Американское государство ответило на «вызов будущего» целой серией тайных программ ЦРУ, ФБР, АНБ и других спецслужб. Одно перечисление этих тайных программ, направленных против молодежи, занимает много места: «Коинтелпро», «Хаос», «Резистанс», «Мерримак», «Исследование и анализ деятельности диссидентов», «Конус Интеллидженс», «Видем», «Стаг», «Минарет», «Трилистник», «Осведомители в гетто», «Завязывание глаз», «Проект-2», «МК-ультра», «Почтовый проект», «Наоми», «Программа ЛСД», «План Хастона», «Коминфил», «Коммунистическое влияние на радикализм». Была еще специальная программа НАТО — «М-116-СИС-69-6». Это еще не все программы, а только рассекреченные в 60-е — 90-е гг., а есть и не рассекреченные и, возможно, действующие до сих пор.
Директор ФБР Э. Гувер оказался большим спецом в деле борьбы с молодежью. В своей инструкции для исполнительной и судебной власти США в 1966 г. он сообщил: «Американские студенты вовлечены в настоящее время … в опасный заговор.

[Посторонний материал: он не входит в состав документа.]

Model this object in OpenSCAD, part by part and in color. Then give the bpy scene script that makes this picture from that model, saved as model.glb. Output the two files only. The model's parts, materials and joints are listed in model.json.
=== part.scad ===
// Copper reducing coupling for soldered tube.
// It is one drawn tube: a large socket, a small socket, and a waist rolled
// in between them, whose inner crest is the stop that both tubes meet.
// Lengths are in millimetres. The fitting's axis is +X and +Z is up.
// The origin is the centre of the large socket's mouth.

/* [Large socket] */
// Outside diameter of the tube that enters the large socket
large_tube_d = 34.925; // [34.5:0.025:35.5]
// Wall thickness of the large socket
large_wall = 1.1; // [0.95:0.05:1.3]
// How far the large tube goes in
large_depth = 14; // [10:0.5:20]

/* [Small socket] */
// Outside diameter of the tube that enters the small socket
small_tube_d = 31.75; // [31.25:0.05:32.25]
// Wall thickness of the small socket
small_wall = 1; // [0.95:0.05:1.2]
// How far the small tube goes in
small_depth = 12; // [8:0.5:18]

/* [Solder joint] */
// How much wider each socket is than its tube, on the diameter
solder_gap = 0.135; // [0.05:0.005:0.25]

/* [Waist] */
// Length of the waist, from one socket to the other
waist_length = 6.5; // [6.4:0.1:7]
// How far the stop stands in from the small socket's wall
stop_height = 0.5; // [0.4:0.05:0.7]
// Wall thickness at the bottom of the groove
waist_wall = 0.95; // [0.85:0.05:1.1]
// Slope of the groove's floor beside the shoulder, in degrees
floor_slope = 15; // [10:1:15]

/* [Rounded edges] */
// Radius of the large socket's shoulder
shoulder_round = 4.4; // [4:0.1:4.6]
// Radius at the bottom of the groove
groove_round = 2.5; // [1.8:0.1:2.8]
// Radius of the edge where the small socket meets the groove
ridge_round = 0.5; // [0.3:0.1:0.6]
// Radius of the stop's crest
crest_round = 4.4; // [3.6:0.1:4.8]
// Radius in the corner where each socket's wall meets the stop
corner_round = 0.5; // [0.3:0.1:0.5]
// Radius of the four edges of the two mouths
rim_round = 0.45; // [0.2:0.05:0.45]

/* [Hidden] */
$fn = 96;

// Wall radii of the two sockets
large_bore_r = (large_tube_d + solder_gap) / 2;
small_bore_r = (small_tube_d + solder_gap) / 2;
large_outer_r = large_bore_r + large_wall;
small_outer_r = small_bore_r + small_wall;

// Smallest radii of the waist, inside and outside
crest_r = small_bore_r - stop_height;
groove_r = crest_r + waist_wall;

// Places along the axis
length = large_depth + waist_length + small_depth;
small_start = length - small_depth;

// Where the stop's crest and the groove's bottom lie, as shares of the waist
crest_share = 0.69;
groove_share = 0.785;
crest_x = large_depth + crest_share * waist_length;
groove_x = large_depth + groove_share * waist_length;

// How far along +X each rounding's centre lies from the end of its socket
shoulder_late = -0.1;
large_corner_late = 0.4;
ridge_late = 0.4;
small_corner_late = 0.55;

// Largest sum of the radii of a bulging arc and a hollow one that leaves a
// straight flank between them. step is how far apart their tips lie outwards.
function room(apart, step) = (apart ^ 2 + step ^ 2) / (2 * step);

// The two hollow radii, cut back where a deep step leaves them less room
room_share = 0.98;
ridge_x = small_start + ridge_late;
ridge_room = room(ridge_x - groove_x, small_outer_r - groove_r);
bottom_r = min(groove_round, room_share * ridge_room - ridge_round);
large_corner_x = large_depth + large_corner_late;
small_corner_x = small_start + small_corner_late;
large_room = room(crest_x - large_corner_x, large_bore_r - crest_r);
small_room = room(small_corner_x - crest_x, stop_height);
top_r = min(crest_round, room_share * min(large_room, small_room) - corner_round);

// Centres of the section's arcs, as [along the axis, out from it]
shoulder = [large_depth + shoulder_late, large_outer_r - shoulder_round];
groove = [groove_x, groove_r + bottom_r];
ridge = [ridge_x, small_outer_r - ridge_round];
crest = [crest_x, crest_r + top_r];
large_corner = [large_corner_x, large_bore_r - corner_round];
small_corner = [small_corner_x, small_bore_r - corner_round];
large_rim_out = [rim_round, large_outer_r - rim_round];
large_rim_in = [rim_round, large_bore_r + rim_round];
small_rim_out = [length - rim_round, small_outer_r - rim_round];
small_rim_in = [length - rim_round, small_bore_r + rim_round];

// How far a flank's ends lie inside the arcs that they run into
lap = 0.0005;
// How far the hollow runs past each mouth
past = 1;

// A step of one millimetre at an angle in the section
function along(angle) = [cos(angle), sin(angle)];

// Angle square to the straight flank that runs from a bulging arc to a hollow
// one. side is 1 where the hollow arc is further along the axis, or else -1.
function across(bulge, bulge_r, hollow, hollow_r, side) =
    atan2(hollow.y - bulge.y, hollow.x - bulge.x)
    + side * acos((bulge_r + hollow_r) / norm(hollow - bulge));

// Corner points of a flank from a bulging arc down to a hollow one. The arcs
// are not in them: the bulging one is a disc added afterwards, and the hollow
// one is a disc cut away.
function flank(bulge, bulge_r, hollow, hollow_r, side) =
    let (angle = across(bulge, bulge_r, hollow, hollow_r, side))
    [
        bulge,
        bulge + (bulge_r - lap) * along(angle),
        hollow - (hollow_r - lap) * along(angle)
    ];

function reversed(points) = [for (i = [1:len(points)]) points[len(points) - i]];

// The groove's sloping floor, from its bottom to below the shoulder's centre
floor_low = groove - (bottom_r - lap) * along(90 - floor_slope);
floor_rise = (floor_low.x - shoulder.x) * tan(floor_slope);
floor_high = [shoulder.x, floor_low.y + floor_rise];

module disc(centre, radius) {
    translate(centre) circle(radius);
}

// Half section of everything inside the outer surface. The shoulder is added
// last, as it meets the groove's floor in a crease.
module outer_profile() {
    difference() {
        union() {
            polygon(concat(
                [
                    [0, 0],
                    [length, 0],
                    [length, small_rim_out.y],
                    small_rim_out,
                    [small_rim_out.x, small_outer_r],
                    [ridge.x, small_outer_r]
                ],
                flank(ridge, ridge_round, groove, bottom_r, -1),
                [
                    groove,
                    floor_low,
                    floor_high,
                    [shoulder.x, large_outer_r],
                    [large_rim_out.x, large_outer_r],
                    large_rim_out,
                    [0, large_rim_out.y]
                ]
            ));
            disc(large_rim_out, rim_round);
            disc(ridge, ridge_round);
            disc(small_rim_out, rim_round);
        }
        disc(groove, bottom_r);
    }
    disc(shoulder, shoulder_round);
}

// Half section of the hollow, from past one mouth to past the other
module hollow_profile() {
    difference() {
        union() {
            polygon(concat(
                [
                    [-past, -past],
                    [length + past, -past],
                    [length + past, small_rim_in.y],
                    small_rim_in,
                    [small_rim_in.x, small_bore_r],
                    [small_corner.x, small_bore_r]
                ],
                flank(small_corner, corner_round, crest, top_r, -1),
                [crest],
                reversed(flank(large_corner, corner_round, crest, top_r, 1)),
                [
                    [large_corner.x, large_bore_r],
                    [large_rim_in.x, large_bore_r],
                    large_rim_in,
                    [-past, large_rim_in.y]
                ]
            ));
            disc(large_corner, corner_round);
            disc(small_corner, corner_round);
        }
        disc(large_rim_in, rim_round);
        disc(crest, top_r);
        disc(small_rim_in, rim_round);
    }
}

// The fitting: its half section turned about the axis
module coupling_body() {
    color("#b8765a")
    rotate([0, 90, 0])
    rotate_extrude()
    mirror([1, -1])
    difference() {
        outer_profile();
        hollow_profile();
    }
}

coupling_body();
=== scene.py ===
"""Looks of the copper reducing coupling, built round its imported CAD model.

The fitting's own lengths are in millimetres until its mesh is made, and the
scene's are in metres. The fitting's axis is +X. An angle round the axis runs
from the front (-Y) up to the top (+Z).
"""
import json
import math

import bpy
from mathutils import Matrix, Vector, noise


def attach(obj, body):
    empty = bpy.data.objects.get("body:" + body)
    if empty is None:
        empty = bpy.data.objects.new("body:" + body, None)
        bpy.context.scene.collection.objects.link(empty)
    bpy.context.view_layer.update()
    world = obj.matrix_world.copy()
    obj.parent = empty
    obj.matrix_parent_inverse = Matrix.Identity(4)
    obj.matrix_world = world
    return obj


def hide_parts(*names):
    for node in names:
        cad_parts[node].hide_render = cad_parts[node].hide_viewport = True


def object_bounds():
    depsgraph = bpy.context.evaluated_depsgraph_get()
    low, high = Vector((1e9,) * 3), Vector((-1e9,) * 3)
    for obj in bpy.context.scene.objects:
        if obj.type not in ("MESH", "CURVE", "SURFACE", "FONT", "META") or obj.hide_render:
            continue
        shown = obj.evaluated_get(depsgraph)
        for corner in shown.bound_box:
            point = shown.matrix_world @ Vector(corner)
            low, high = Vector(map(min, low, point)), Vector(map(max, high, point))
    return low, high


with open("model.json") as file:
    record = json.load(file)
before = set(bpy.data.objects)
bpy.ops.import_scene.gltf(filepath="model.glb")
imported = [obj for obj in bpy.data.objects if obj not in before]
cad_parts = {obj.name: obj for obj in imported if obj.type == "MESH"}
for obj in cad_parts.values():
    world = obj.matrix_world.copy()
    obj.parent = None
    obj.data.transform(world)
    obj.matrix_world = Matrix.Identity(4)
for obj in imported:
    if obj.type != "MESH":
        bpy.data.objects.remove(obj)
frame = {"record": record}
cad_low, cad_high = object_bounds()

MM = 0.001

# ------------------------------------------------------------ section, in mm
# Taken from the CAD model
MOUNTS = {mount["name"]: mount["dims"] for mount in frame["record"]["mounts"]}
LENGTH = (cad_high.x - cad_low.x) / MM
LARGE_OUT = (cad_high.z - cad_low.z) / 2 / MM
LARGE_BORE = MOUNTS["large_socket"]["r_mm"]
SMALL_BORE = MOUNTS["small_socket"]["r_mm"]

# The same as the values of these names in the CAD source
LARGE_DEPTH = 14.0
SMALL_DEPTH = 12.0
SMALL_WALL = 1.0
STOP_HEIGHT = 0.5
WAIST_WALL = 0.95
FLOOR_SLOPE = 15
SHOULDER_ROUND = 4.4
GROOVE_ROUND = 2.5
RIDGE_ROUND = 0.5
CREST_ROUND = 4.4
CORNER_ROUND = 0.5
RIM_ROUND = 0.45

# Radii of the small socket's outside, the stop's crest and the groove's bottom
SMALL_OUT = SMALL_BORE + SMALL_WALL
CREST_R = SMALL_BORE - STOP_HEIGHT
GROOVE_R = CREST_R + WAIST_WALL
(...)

Во многих кэмпусах молодой человек охвачен непокорностью, которая находит выражение в выступлениях против существующей в стране экономической, политической и общественной системы»[8]. Три года спустя Гувер высказался о молодежи еще более красочно: «Это фанатики, революционеры-анархисты, известные поджогами, актами вандализма, взрывами и разрушениями по всей стране»[9]. Это при том, что хиппи были принципиальными противниками насилия, а самое «страшная» террористическая левацкая группировка в США — «Уэзермены» не убила ни одного человека (и даже наоборот: три «уэзермена» по дурости подорвались в марте 1970 г. при снаряжении бомбы).
Пошли потоком статьи в газетах: «Молодежь представляет угрозу для внутренней безопасности», «Молодежь — это социальный динамит», «Молодежь вводит людей в шок»[10] (последний заголовок особенно хорош: а молодежь — это, стало быть, не люди?). «Многие уверены, что студенческие движения протеста в разных частях мира, в первую очередь в США и Западной Европе — результат организованного заговора», — объясняла читателям лондонская «Таймс»[11].